No one believes Alliance Data
Alliance Data (ADS) says its private equity buyout is still on, but no one seems to believe it. The Dallas-based computer company issued a press release late Thursday saying it believes its agreement to sell itself to Blackstone (BX) for $81.75 a share, or $6.4 billion, is intact. “The company believes that the transaction financing remains fully committed by the banking group,” Alliance Data said. “The company and Blackstone are continuing to work together to close the deal as quickly as possible.”

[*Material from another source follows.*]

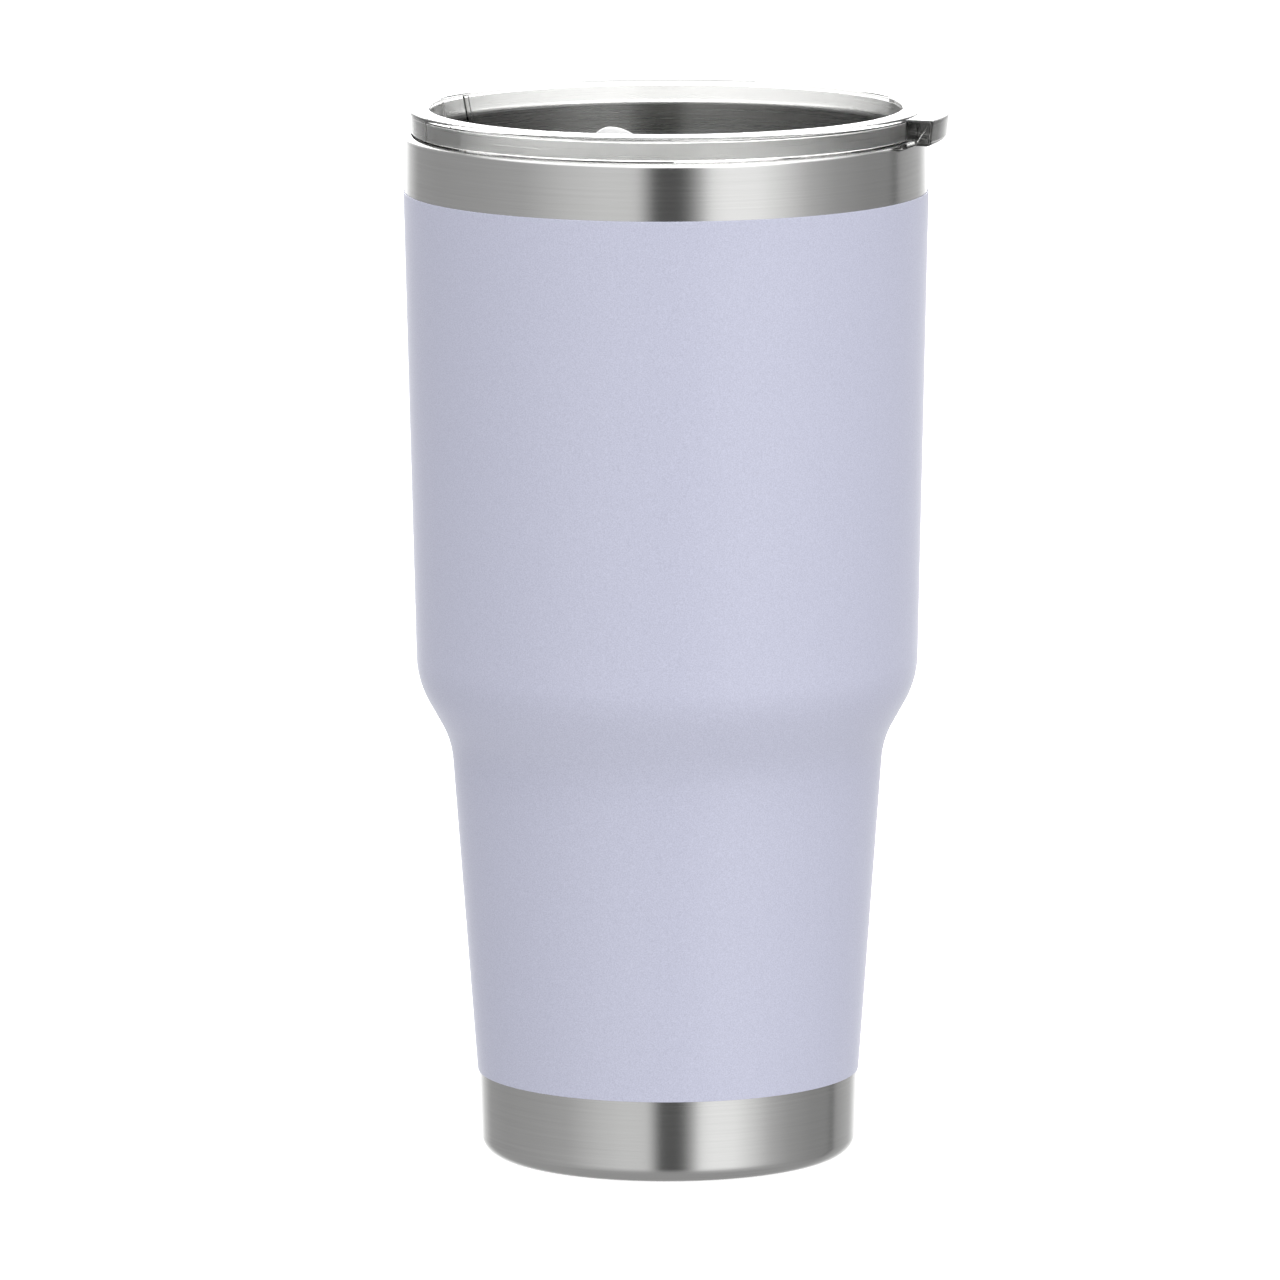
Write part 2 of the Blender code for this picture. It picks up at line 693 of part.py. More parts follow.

Of course, it’s understandable that investors might believe the deal is in jeopardy, given that the buyout price is half again as much as Alliance Data’s closing stock price Thursday of $52.82. Indeed, Alliance Data’s shares have continued to plunge over the past month even as the company has repeatedly issued statements standing by the deal, which was reached in May. But DealBook at The New York Times reported earlier Thursday that the deal is on track, according to people briefed on the situation. Maybe investors just can’t bring themselves to believe Blackstone would get such a lousy deal for itself.